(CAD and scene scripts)
---------------

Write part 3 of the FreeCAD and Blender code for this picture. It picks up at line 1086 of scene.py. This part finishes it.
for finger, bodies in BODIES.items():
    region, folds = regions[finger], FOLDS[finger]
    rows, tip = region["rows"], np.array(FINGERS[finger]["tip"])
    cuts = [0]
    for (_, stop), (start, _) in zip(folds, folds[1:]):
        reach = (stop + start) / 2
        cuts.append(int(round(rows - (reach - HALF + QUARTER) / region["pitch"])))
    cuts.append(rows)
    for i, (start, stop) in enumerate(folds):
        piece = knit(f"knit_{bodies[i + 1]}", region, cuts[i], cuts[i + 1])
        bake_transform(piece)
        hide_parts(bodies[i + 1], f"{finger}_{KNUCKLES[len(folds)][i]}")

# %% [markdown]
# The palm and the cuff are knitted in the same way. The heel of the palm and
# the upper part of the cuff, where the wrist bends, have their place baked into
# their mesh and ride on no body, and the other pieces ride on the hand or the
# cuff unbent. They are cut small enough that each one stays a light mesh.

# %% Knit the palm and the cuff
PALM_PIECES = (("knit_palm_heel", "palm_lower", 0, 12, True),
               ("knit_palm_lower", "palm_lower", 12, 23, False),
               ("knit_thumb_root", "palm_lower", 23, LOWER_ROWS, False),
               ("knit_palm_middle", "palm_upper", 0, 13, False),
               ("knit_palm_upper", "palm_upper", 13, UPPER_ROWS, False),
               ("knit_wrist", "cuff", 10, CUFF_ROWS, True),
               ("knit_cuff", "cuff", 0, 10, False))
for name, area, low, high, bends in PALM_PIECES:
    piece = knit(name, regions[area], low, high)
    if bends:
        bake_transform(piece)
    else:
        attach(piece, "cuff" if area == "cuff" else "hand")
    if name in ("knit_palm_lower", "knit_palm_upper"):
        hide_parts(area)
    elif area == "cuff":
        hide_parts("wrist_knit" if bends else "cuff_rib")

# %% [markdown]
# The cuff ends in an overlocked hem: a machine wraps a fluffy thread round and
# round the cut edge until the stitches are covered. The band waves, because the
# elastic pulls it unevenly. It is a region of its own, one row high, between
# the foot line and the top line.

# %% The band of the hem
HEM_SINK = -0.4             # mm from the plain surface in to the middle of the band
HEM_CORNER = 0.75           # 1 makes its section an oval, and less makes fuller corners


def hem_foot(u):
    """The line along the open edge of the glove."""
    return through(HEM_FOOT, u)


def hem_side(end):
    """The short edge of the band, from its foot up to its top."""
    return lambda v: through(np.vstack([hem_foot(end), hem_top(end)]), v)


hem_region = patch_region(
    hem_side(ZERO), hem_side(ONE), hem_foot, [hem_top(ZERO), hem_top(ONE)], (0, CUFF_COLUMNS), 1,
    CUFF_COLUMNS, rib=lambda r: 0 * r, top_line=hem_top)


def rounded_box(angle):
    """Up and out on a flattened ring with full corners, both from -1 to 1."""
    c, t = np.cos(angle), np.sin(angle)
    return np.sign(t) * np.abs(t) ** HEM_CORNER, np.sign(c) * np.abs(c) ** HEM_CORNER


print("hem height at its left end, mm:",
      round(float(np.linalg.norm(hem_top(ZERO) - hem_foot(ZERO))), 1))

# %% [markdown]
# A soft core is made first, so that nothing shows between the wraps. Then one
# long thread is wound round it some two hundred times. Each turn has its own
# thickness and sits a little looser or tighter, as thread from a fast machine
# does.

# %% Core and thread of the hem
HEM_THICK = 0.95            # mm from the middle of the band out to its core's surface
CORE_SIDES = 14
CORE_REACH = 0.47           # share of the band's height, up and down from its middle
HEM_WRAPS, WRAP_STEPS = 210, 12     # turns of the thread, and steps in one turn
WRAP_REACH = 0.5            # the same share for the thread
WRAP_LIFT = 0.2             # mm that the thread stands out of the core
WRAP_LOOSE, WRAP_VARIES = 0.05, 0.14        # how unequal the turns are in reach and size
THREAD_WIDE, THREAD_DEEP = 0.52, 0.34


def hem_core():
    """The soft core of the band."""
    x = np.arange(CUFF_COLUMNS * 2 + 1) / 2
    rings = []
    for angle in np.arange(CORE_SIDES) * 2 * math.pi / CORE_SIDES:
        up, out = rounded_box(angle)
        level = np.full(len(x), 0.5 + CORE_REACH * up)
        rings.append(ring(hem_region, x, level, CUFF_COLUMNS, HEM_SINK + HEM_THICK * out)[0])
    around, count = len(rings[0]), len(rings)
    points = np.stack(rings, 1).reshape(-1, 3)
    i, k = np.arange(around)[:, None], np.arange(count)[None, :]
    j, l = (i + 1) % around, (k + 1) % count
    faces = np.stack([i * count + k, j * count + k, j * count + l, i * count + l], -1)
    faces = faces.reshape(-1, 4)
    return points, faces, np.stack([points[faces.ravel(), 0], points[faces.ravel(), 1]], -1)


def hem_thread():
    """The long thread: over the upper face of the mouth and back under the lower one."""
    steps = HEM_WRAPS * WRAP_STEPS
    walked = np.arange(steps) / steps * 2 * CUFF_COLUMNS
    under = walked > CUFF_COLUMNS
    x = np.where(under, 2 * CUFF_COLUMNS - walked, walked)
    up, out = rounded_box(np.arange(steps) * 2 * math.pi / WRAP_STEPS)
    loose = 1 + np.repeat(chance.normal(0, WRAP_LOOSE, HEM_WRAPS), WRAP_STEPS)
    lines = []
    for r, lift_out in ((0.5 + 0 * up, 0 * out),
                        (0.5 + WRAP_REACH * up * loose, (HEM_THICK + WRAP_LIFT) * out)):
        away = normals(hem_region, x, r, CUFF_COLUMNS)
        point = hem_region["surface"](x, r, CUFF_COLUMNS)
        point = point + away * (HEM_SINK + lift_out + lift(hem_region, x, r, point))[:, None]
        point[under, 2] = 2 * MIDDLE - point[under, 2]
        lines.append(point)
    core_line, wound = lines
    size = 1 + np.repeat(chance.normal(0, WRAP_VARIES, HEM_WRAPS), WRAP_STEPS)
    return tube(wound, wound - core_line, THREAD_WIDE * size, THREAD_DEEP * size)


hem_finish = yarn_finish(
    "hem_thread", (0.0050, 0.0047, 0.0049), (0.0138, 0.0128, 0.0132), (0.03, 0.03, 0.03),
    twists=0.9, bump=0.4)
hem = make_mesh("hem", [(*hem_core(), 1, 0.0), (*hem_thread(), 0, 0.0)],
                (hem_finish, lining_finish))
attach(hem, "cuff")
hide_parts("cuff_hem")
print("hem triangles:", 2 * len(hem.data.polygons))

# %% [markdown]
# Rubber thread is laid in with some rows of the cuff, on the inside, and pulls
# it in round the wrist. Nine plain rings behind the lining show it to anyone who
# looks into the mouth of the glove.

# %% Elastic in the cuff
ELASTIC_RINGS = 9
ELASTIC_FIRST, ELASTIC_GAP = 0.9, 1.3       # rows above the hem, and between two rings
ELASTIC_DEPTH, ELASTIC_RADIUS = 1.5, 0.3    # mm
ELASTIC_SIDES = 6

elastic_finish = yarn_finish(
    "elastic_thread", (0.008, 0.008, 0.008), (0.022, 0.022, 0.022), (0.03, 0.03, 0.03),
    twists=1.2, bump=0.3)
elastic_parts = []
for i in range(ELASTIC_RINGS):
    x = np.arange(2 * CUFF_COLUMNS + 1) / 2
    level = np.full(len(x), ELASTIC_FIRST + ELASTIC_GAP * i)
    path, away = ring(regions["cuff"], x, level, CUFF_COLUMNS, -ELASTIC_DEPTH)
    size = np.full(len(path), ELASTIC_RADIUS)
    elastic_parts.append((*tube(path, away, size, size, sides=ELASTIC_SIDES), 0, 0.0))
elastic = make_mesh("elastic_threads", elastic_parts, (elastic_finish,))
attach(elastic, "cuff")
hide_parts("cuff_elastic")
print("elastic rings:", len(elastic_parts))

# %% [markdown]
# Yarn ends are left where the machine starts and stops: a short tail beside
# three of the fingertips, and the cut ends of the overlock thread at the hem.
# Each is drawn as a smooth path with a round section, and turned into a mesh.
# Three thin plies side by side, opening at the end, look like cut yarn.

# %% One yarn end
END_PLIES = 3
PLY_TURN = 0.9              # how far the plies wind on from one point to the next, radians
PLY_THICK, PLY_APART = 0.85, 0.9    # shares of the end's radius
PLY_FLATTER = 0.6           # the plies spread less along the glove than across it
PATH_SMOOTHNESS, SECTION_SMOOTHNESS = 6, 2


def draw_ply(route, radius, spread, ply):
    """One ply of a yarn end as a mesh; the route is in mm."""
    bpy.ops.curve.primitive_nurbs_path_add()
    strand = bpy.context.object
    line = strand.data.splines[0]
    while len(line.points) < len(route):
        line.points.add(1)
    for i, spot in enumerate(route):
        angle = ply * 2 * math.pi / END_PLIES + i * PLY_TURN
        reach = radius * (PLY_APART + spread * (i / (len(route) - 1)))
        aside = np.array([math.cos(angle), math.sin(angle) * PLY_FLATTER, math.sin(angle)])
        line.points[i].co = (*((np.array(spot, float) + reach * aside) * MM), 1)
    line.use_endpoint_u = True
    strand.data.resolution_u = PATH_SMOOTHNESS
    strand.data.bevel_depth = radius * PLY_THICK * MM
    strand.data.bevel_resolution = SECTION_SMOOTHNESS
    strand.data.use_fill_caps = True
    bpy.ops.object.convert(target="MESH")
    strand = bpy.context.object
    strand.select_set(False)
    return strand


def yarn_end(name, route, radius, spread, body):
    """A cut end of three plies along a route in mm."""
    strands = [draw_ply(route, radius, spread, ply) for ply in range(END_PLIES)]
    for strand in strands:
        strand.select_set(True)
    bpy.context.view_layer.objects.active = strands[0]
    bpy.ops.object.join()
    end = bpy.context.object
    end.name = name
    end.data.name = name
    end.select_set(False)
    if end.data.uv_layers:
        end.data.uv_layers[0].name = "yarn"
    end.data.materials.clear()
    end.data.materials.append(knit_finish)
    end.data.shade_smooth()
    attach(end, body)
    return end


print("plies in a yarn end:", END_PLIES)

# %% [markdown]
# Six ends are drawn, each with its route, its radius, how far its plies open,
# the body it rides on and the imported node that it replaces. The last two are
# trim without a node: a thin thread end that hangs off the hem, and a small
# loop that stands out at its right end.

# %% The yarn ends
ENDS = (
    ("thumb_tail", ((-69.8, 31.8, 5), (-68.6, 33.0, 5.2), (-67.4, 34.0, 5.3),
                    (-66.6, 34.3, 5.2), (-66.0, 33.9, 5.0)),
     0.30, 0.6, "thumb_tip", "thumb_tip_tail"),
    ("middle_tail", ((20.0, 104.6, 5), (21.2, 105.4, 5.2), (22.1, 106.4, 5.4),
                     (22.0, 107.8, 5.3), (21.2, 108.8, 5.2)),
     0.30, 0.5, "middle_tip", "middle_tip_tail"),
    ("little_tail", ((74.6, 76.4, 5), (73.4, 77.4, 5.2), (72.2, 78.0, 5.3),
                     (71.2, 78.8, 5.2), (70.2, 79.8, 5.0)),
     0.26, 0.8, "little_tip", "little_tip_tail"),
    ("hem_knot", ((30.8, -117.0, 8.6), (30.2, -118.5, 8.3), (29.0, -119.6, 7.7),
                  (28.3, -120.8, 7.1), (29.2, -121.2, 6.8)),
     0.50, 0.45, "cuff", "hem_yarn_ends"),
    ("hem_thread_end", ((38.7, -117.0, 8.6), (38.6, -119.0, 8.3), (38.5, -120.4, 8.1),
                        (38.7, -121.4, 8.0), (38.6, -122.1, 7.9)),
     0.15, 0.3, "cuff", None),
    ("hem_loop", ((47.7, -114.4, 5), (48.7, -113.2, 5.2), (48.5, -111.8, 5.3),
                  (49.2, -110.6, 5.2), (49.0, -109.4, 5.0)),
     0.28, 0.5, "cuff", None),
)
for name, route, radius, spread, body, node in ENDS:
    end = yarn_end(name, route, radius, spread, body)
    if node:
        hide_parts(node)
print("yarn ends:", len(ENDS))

---------------

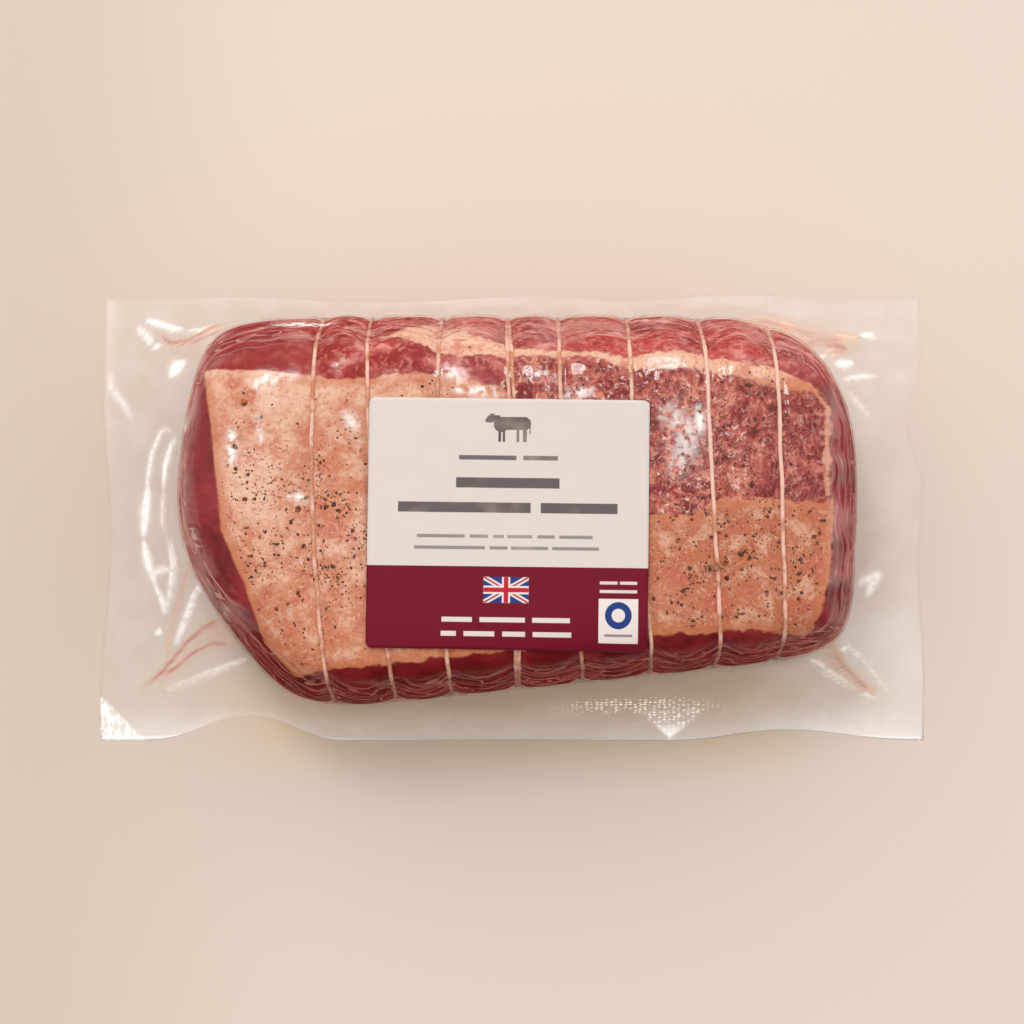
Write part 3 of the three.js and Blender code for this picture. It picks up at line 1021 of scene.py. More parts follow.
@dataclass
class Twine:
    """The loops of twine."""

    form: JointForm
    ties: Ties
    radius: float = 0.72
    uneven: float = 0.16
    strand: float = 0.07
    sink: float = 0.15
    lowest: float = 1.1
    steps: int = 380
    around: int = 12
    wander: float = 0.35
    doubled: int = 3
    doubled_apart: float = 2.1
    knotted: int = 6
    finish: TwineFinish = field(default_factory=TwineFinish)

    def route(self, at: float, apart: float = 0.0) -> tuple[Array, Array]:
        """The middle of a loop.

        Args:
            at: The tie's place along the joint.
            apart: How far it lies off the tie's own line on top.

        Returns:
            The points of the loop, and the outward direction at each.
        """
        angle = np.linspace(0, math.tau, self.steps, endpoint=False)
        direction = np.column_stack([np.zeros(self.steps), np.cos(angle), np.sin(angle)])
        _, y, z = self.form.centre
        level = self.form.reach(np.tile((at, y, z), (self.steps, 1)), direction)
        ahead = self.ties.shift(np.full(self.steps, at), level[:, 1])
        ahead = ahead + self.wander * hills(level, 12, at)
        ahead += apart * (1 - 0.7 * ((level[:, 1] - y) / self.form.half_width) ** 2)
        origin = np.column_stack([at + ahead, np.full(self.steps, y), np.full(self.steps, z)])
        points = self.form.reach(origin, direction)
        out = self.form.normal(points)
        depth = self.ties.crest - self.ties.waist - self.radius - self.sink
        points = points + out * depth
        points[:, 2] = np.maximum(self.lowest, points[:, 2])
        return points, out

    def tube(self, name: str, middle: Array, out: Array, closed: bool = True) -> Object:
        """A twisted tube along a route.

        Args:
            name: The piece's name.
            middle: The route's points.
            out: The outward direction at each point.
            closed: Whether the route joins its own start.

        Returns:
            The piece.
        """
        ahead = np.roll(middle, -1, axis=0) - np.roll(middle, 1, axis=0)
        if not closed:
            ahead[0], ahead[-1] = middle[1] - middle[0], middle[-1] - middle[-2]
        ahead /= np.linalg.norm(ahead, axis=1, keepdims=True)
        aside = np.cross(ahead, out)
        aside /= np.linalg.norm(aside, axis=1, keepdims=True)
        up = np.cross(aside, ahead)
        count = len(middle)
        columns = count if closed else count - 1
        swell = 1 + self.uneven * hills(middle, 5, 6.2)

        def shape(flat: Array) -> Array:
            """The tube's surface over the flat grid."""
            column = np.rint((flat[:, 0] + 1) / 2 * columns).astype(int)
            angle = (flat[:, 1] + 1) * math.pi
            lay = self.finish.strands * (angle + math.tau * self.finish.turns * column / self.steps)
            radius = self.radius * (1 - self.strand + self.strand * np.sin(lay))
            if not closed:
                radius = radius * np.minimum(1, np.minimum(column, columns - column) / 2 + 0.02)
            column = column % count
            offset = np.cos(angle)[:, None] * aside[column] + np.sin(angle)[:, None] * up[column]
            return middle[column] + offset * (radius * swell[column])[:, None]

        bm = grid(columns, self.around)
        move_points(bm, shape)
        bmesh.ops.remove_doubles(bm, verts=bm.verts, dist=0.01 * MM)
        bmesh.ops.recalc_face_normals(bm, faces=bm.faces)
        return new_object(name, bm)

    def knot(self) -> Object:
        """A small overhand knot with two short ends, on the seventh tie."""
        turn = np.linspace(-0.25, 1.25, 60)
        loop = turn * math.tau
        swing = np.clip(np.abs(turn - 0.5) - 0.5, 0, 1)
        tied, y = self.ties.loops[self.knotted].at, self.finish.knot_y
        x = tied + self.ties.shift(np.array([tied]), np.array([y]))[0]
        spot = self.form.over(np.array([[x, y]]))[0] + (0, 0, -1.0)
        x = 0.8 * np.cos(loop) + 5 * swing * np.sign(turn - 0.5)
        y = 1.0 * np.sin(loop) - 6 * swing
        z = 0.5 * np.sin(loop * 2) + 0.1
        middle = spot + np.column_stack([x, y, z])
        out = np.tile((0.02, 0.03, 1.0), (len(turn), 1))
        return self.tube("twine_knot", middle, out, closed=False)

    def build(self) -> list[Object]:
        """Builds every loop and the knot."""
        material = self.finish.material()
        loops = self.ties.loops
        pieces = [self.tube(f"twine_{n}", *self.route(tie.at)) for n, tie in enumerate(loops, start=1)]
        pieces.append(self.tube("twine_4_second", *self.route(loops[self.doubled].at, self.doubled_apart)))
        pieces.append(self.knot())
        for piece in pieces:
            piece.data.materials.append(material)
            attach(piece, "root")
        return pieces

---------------

* Objective
Starting at the line that holds "Write part 3 of the three.js", copy each line exactly and stop after the line that holds "return points, out".

* The reply
Write part 3 of the three.js and Blender code for this picture. It picks up at line 1021 of scene.py. More parts follow.
@dataclass
class Twine:
    """The loops of twine."""

    form: JointForm
    ties: Ties
    radius: float = 0.72
    uneven: float = 0.16
    strand: float = 0.07
    sink: float = 0.15
    lowest: float = 1.1
    steps: int = 380
    around: int = 12
    wander: float = 0.35
    doubled: int = 3
    doubled_apart: float = 2.1
    knotted: int = 6
    finish: TwineFinish = field(default_factory=TwineFinish)

    def route(self, at: float, apart: float = 0.0) -> tuple[Array, Array]:
        """The middle of a loop.

        Args:
            at: The tie's place along the joint.
            apart: How far it lies off the tie's own line on top.

        Returns:
            The points of the loop, and the outward direction at each.
        """
        angle = np.linspace(0, math.tau, self.steps, endpoint=False)
        direction = np.column_stack([np.zeros(self.steps), np.cos(angle), np.sin(angle)])
        _, y, z = self.form.centre
        level = self.form.reach(np.tile((at, y, z), (self.steps, 1)), direction)
        ahead = self.ties.shift(np.full(self.steps, at), level[:, 1])
        ahead = ahead + self.wander * hills(level, 12, at)
        ahead += apart * (1 - 0.7 * ((level[:, 1] - y) / self.form.half_width) ** 2)
        origin = np.column_stack([at + ahead, np.full(self.steps, y), np.full(self.steps, z)])
        points = self.form.reach(origin, direction)
        out = self.form.normal(points)
        depth = self.ties.crest - self.ties.waist - self.radius - self.sink
        points = points + out * depth
        points[:, 2] = np.maximum(self.lowest, points[:, 2])
        return points, out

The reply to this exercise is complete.